Ecology & Politics in Southeastern Europe: The Impact of Europeanisation on the Nature Protection System of Countries of Southeast Europe

Ecology & Politics in Southeastern Europe: Aleksandar Šobot

24.05.2023
13:42 - 15:00
Zentrum für Südosteuropastudien & Südosteuropa-Gesellschaft
[0031] Schubertstraße 51/HS 31.11

Europeanization refers to the process of adjustment that is characteristic of the countries that wanted to enter the EU and which therefore had to adjust their policies and legal order, as well as carry out institutional corrections. The field of nature and environmental protection was not exempt from this. As far as political ecology produced any research, it was rare and primarily directed at the policy and normative level, and not at the establishment of a new institutional system (polity and politics).
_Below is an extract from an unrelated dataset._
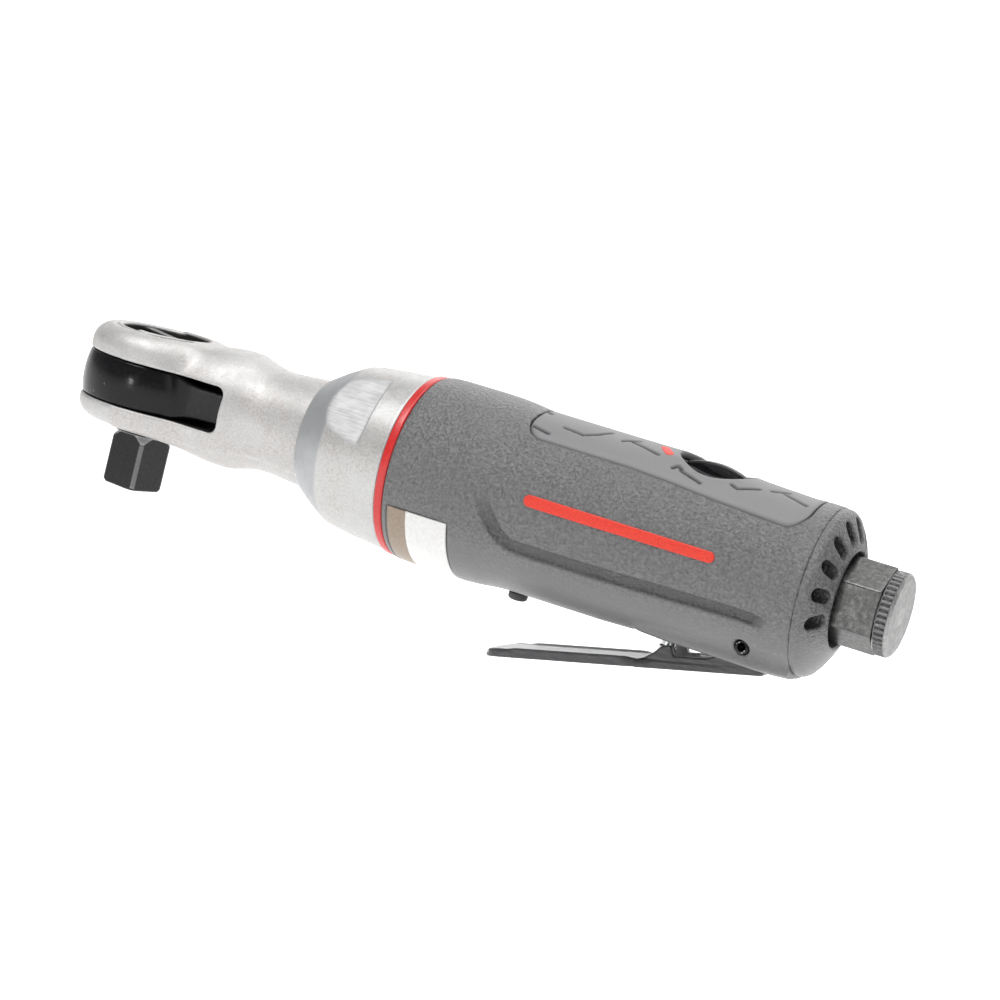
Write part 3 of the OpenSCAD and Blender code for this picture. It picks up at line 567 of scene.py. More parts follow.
# ---------------------------------------------------------------- grip panel
# Engraved dashes of each half of the panel, each a run of (station, angle from the top).
DASHES = [
    [(92.3, 31), (96.2, 34)],
    [(91.4, 6), (93.0, 9)],
    [(98.1, 23), (102.8, 25), (105.2, 19), (107, 10)],
    [(110.4, 18), (111.6, 13.5), (113.2, 10)],
    [(111.7, 14), (118.8, 21)],
    [(123.3, 29.5), (124.1, 26), (125, 28)],
    [(125.2, 29.4), (129.9, 34.2)],
    [(135.7, 25.4), (137.2, 27.5), (141.0, 19.5)],
    [(143.3, 16.5), (146.4, 9)],
    [(145.9, 14), (151.2, 20.5)],
]
RED_ARC = [(118.4, 6.5), (119.3, 11), (120.5, 15.5)]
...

Such a move as regards research was made by Aleksandar Šobot in the Natura 2000 field; he carried out research on the structural and systemic conditions under which policy, normative, and institutional changes occurred. The results of his research lead to the conclusion that in a given political community political, social, and civil society structures as well as their mutual interrelations that had existed before the process of Europeanization determine the manner of their functioning, their political power, and their level of initiative. Where expert non-governmental environmental organizations had developed, they played an important role in determining the Natura 2000 area, as well as in its institutionalization, thus they were the bearers of Europeanization. However, in the areas where they were not present, civil society did not have a significant impact on the process of Europeanization, rather this process occurred vertically, in a top-down manner, with the bearers being the states and their institutions. In the case of Natura 2000 in Slovenia, Croatia, and Bosnia and Herzegovina, the process of Europeanization was carried out with the support of various actors at the forefront, and therefore in different ways this has resulted in the relativization of the theory of Europeanization in the Natura 2000 field, as the latter can no longer consider the process of Europeanization to be state-centric, but instead, it is being decisively driven by the objectives of civil society and expert organizations. Furthermore, Aleksander Šobot calls attention to the further development of Natura 2000 on the normative, institutional, and program levels in each of the abovementioned countries. 6 Aleksandar Šobot is an Assistant Professor at the Faculty of Business and Management Sciences, University of Novo Mesto, and an associate member of the Center for Political Theory, University of Ljubljana.